Salah satu faktor penting yang menyebabkan pola-pikir growth-mindset menelurkan sukses adalah menghasilkan kegigihan (resilience).[2] Berkat pola-pikirnya itu, seseorang dengan growth-mindset akan mencoba terus hingga sesuatu berhasil dikuasai atau lebih baik. Mereka tahu bahwa tidak ada batasan bagi dirinya untuk menguasai sesuatu hal. Maka, mereka pun menjadi seseorang yang pantang menyerah. Jika gagal, dicoba lagi. Apabila dirangkum dalam sebuah kalimat, orang yang memiliki growth-mindset adalah orang yang percaya sepenuhnya bahwa kualitas dirinya bisa terus menerus ditingkatkan menjadi lebih baik. Maka, mereka pun terus belajar. Jika growth-mindset dirangkum dalam satu frase, maka frase itu adalah “selalu bisa lebih baik!” 

Seperti halnya grit dan kontrol-diri, growth-mindset berkorelasi positif dengan pencapaian akademik maupun non-akademik.[3] Dalam jangka panjang, pelajar yang memiliki growth-mindset memiliki prestasi yang terus berkembang meninggalkan pelajar yang memiliki fixed-mindset. Pada saat yang sama, mereka juga lebih mungkin terhindar dari stres akibat perlakuan buruk dari orang lain (misalnya dinakali, dicurangi, di-‘bully’) atau akibat kegagalan, karena mereka percaya bahwa semua orang dan keadaan bisa diubah. Alhasil, mereka pun lebih mudah bangkit dari kesulitan dan kegagalan yang menimpa. Saat terhalang, mereka jalan terus. 

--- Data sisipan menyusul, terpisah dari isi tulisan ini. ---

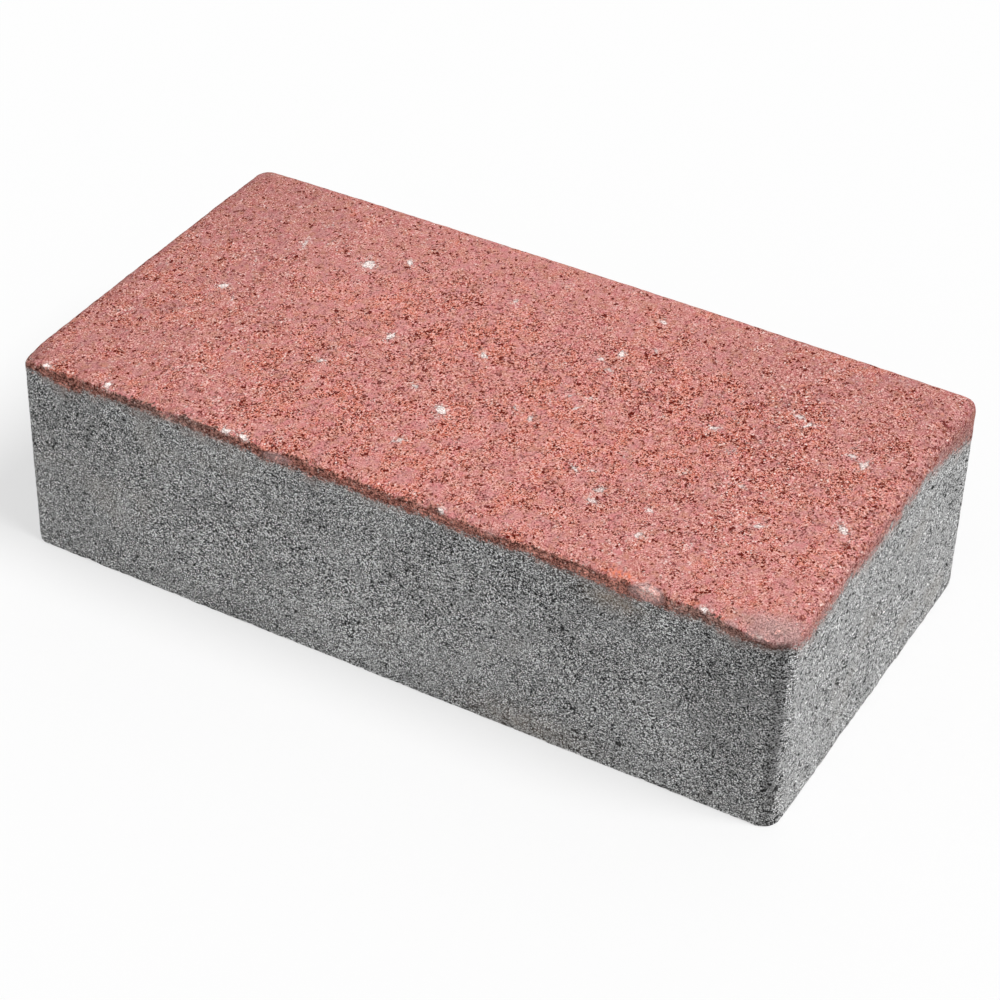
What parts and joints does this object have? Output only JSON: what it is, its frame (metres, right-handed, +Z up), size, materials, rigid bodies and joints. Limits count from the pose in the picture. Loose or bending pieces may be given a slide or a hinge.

Diketahui, orangtua yang memiliki growth-mindset lebih terlibat membantu anaknya belajar dan meraih prestasi yang lebih baik, sehingga anak-anaknya juga lebih berprestasi.[4] Mereka juga mengajarkan anak-anaknya tentang growth-mindset, sehingga orangtua dengan growth-mindset juga cenderung melahirkan anak-anak yang memiliki growth-mindset. Salah satu ciri khas pola asuh dari orangtua growth-mindset adalah hanya memuji anak atas proses usaha yang dilakukan anak untuk menyelesaikan tugas hingga berhasil, misalnya “Kamu telah berusaha keras!”, “Kamu pasti menyenanginya!”. Mereka menghindari pujian yang fokus pada aspek-aspek yang sifatnya stabil, seperti kecerdasan. Mereka tidak akan bilang, “Kamu anak pintar!”, “Kamu cerdas!” Ketika seorang anak berhasil menyelesaikan sebuah tugas yang rumit, orangtua dengan growth-mindset akan memuji dengan mengaitkan pada usaha, “Kamu pasti telah berusaha keras menyelesaikannya!” Di sisi lain, orangtua dengan fixed-mindset akan memuji dengan mengaitkan pada kemampuan, “Kamu pasti cerdas karena bisa menyelesaikannya!” 

Seseorang yang memiliki growth-mindset dalam dirinya belum tentu memiliki pemikiran serupa terhadap orang lain. Sebagian orang hanya memiliki growth-mindset untuk dirinya sendiri saja, tapi memiliki fixed-mindset untuk orang lain. Pada saat mereka tahu bahwa dirinya bisa terus berkembang dan tidak sempurna, mereka mengharapkan oranglain selalu sempurna.[5]

Growth-mindset akan mendorong terbentuknya kontrol-diri dan grit.[6] Lalu, kontrol-diri dan grit akan membuat seseorang belajar/berlatih disengaja untuk meningkatkan performanya (deliberate practice). 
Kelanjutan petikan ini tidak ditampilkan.